Science Node article "One-stop data shop" highlights the work of Bootcamp alumni
We recently reported that Carol Song of Purdue University and four co-PIs, including Jack Smith of Marshall University, were awarded a five-year, $4.5 million grant from the National Science Foundation. Both Song and Smith participated in SGCI’s Science Gateways Bootcamps while working on separate gateway projects.
The grant will allow the team to build a “plug and play” platform, called GeoEDF, that will give researchers the ability to easily access and process geospatial data.
The article below, which was published by Science Node on January 14, 2019, provides more detail about the important work being done by the GeoEDF team.
One-stop data shop
- Geospatial data includes everything from traditional maps to geotagged tweets
- This diversity makes it hard to share and compare datasets
- GeoEDF gateway incorporates diverse data and easy-to-use tools in a single platform
What if a farmer could scan a soybean leaf and discover that her crop isn’t flourishing because the soil needs more potassium?
What about a scientist in Appalachia accessing sensor data from a mountain stream that indicates it’s contaminated with coal ash—and alerting local householders before they get sick?
That—and other feats—is what a new NSF-funded project hopes to do. Led by computer scientist Carol Song of Purdue University, the GeoEDF platform brings together many different types of geospatial data. This one-stop-shop will help scientists expand their research and public officials fine-tune policies.
“We want to help with decision making,” says Song. “To let people compare the data and be able to say, ‘If we do this, this might happen. If we do that, that might happen.’”
Putting it on the map
Geospatial data is any information that has a geographic aspect. This includes obvious examples like maps that show roads, rivers, and boundaries, but also measurements from sensors (such as seismometers or water quality meters) that include a geographic location.
Government agencies like NOAA, NASA, and the USGS already collect valuable information such as satellite remote sensing, land elevation, census, agricultural, economic, and other data. Citizens contribute data too, through citizen science platforms or geotagged tweets.
Such a wealth of information could help scientists solve a lot of problems. But because there are so many different types of data, it can be hard to collect, compare, and share it all.
“We're trying to help solve new problems,” says Song. “Right now, people working with these very diverse data sets have an army of students that collect relevant data from different repositories and then massage it into something actually usable. It's a long process—sometimes six months just wrangling the data. We want to speed that up.”
One necessary component of reaching that desired speed is computers that can handle demands for all that data.
GeoEDF is an expansion of the existing MyGeoHub science gateway which draws on local computing resources at Purdue, but is also connected to supercomputers like Comet and Stampede through XSEDE (Extreme Science and Engineering Discovery Environment).
As the project scales up with the new GeoEDF platform, the developers will need to rely even more on XSEDE. “We are using Jetstream to do our development and test our hypotheses,” Song says. “To find out what we need and how we need it to work.
Song’s team also depends on the open-source HUBZero platform, which supplies the gateway’s infrastructure—from hosting the website to providing user-oriented elements such as discussion forums and collaborative features for sharing tools and datasets.
But ultimately, science is what this project’s all about.

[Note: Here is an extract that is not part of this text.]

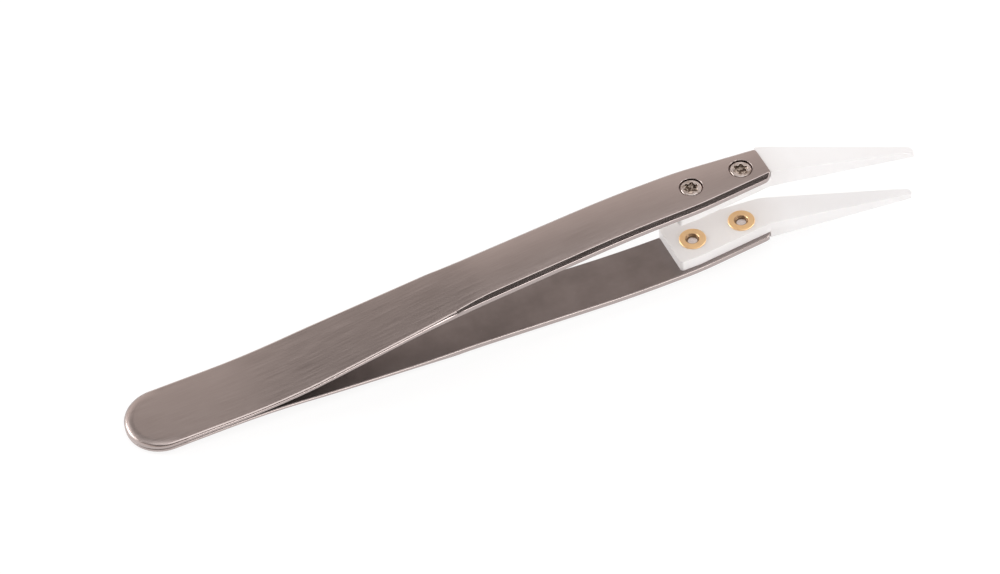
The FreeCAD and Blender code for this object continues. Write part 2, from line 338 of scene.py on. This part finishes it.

Even in her early work as a graduate student at the National Center for Supercomputing Applications (NCSA), Song was drawn to working with applications that could bring computation to domain scientists.
“Although I’m not an expert in any of the domains I’m working with, I’ve learned enough to appreciate their problems and to see how what we do can directly impact them,” says Song. “That’s where I get my sense of accomplishment and satisfaction.”
From data to science
Song provided a sneak peek at what some of those science partners are up to:
- Agricultural economist Uris Baldos will integrate socio-economic and environmental data to examine long-term food sustainability issues and the consequences of changing land use.
- Jack Smith, of Marshall University, is converting data from field sensors into a standard EPA format. A resulting water quality data portal supporting the Appalachian Freshwater Initiative will focus on understanding and detecting the ecological and biological effects of contaminants in water under varying climate change scenarios.
- Civil engineer Venkatesh Merwade will use GeoEDF to examine increased flooding risks in response to climate change, deforestation, and urban development. The advanced hydrologic model will provide real-time, street-level visualization down to the smallest streams and streets in both rural and urban areas.
- Farmers will appreciate Jian Jin’s multispectral handheld crop scanner that diagnoses plant health and provides stress and disease early warnings, and watering and fertilizing advice. GeoEDF will expedite the upload and storage of data from these smartphone-connected sensors to provide county and statewide estimates of expected crop yield performance.
Data alone can’t solve our problems. But we live in a world in which information is streaming data from every corner—from every back alley, mountain stream, and soybean field. It’s up to us to take advantage of the available data and transform it into safer homes, drier basements, stronger crops, and clean, drinkable water.